## Problem statement
Stop after the line that contains "return min(a, b) - gap * gap * blend / 4"; until then, restate each line of the entries word for word from the very first.

[Scripts that build objects]
—————
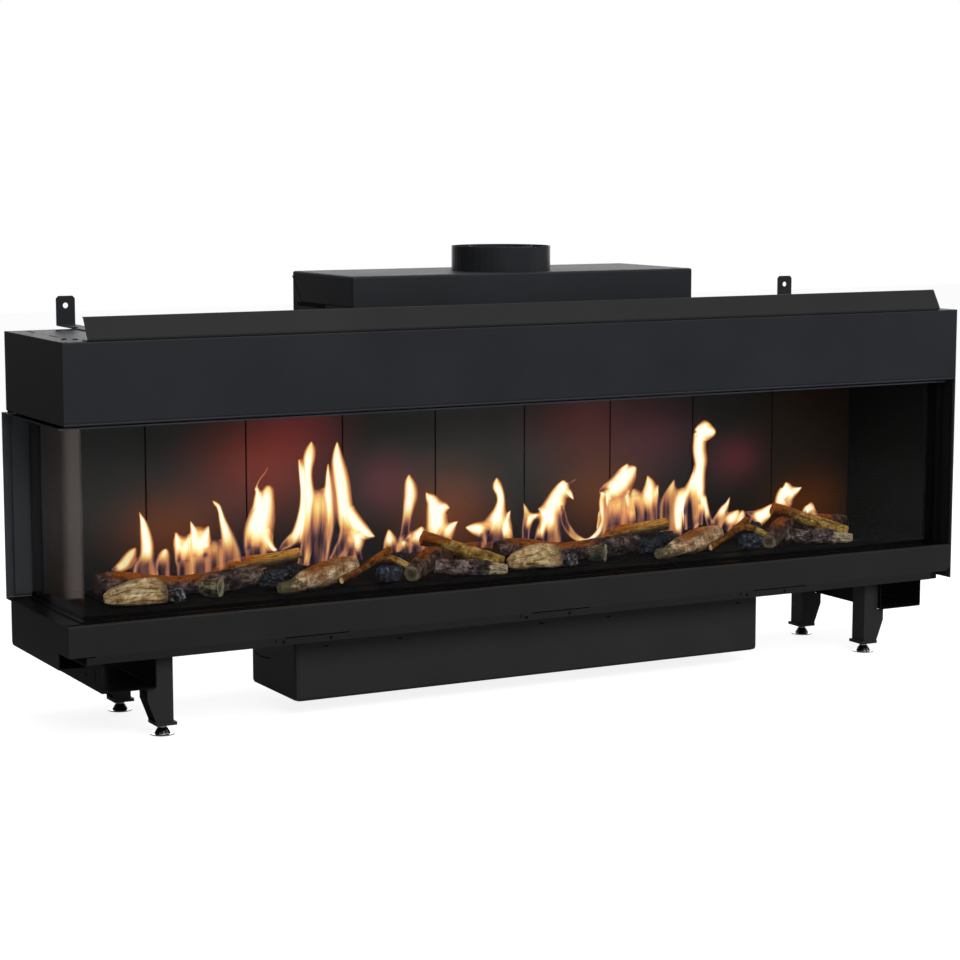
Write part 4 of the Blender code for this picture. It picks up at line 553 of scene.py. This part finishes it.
COAT_POST = powder_coat("powder_coat_post", (66, 68, 72), (76, 78, 82), 0.50, 0.22)
COAT_FLUE = powder_coat("powder_coat_flue", (33, 34, 37), (43, 44, 48), 0.36, 0.12)
COAT_SILL = powder_coat("powder_coat_sill", (9, 7, 7), (14, 11, 11), 0.34, 0.14, relief=0.00001)
COAT_DARK = powder_coat("powder_coat_dark", (7, 7, 7), (12, 12, 12), 0.55, 0.12)
SOOT = powder_coat("soot_coat", (10, 9, 9), (14, 13, 13), 0.66, 0.08, 900.0, 0.00002)
PLASTIC = powder_coat("moulded_black", (22, 22, 23), (28, 28, 29), 0.38, 0.5, 700.0)
RECEIVER = powder_coat("moulded_grey", (52, 53, 55), (62, 63, 65), 0.45, 0.5, 700.0)
BLACKED = powder_coat("shadow_black", (4, 4, 4), (7, 7, 7), 0.7, 0.1, 900.0)
CHROME = metal("foot_chrome", (0.75, 0.76, 0.78), 0.14)
STEEL = metal("burner_metal", (0.16, 0.15, 0.14), 0.45)
ALLOY = metal("valve_cast", (0.50, 0.50, 0.50), 0.42, 300.0)
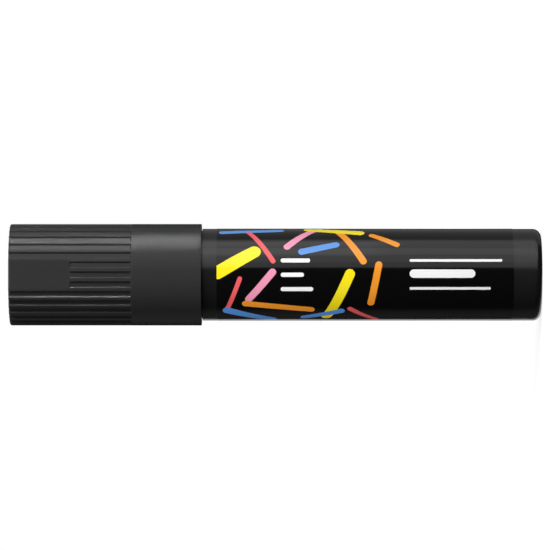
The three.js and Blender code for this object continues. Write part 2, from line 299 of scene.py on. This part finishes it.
def softMinimum(a, b, blend):
    # the smaller of two, rounded over where they cross
    gap = max(blend - abs(a - b), 0) / blend
    return min(a, b) - gap * gap * blend / 4


# Camera: square to the marker from far off, rolled so that the cap is at the left and +X is up

view = {
    "distance": 1341.5,
    "lens": 336.1,
    "sensor": 36,
    "middle": 69.37,
    "drop": 0.06,
    "farthest": 20000,
}


def makeCamera():
    data = bpy.data.cameras.new("camera")
    data.lens = view["lens"]
    data.sensor_width = view["sensor"]
    data.clip_end = view["farthest"] * mm
    camera = bpy.data.objects.new("camera", data)
    bpy.context.scene.collection.objects.link(camera)
    turn = Matrix(((0, 1, 0), (0, 0, -1), (-1, 0, 0))).to_4x4()
    place = Vector((-view["drop"], -view["distance"], view["middle"])) * mm
    camera.matrix_world = Matrix.Translation(place) @ turn
    bpy.context.scene.camera = camera


makeCamera()
print("camera placed")

# Plastics and rubber, each named as its slot, with the grain in waves to a millimetre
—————
## Answer
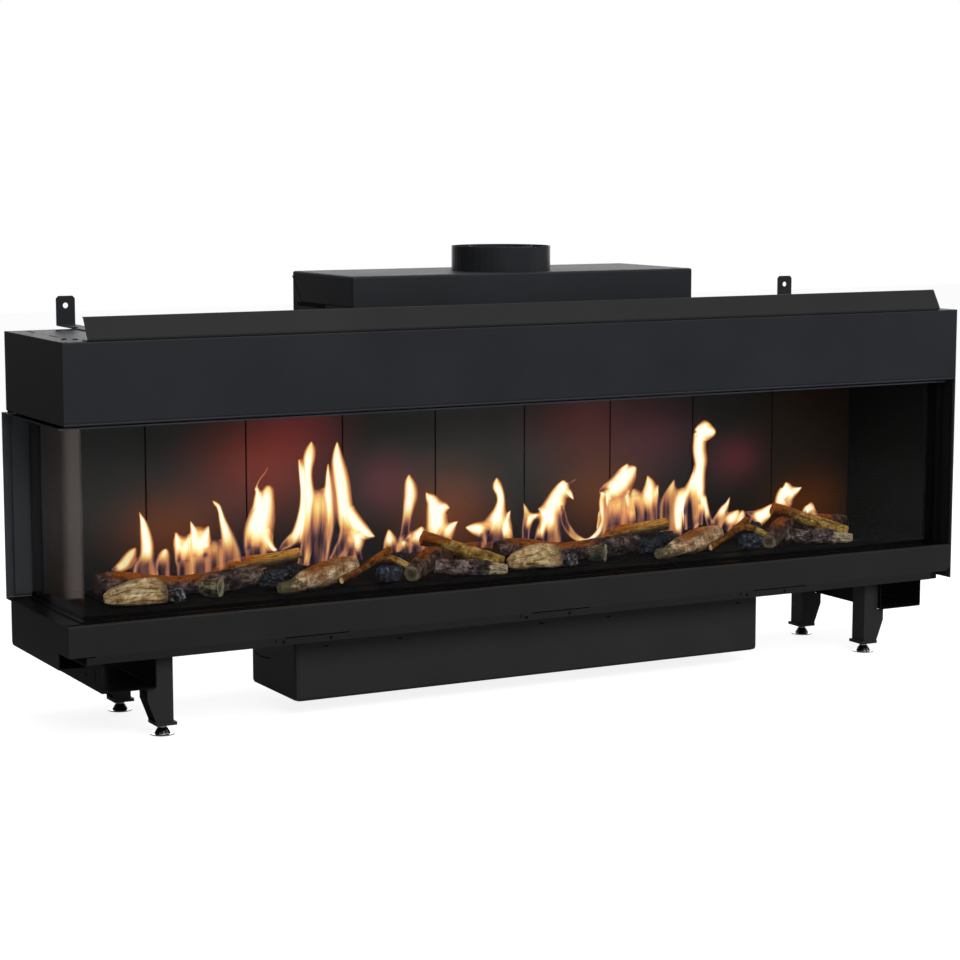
Write part 4 of the Blender code for this picture. It picks up at line 553 of scene.py. This part finishes it.
COAT_POST = powder_coat("powder_coat_post", (66, 68, 72), (76, 78, 82), 0.50, 0.22)
COAT_FLUE = powder_coat("powder_coat_flue", (33, 34, 37), (43, 44, 48), 0.36, 0.12)
COAT_SILL = powder_coat("powder_coat_sill", (9, 7, 7), (14, 11, 11), 0.34, 0.14, relief=0.00001)
COAT_DARK = powder_coat("powder_coat_dark", (7, 7, 7), (12, 12, 12), 0.55, 0.12)
SOOT = powder_coat("soot_coat", (10, 9, 9), (14, 13, 13), 0.66, 0.08, 900.0, 0.00002)
PLASTIC = powder_coat("moulded_black", (22, 22, 23), (28, 28, 29), 0.38, 0.5, 700.0)
RECEIVER = powder_coat("moulded_grey", (52, 53, 55), (62, 63, 65), 0.45, 0.5, 700.0)
BLACKED = powder_coat("shadow_black", (4, 4, 4), (7, 7, 7), 0.7, 0.1, 900.0)
CHROME = metal("foot_chrome", (0.75, 0.76, 0.78), 0.14)
STEEL = metal("burner_metal", (0.16, 0.15, 0.14), 0.45)
ALLOY = metal("valve_cast", (0.50, 0.50, 0.50), 0.42, 300.0)
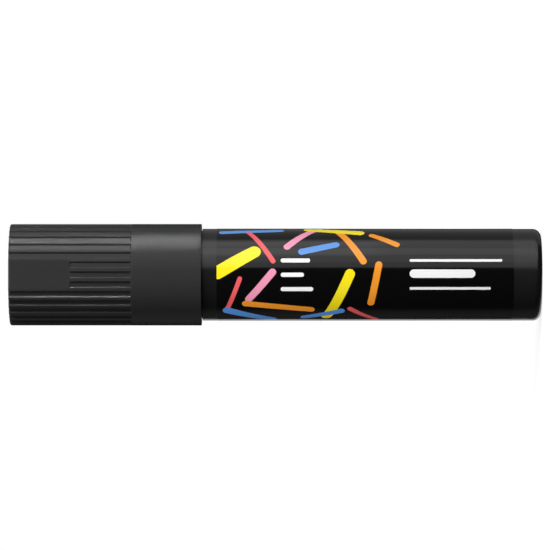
The three.js and Blender code for this object continues. Write part 2, from line 299 of scene.py on. This part finishes it.
def softMinimum(a, b, blend):
    # the smaller of two, rounded over where they cross
    gap = max(blend - abs(a - b), 0) / blend
    return min(a, b) - gap * gap * blend / 4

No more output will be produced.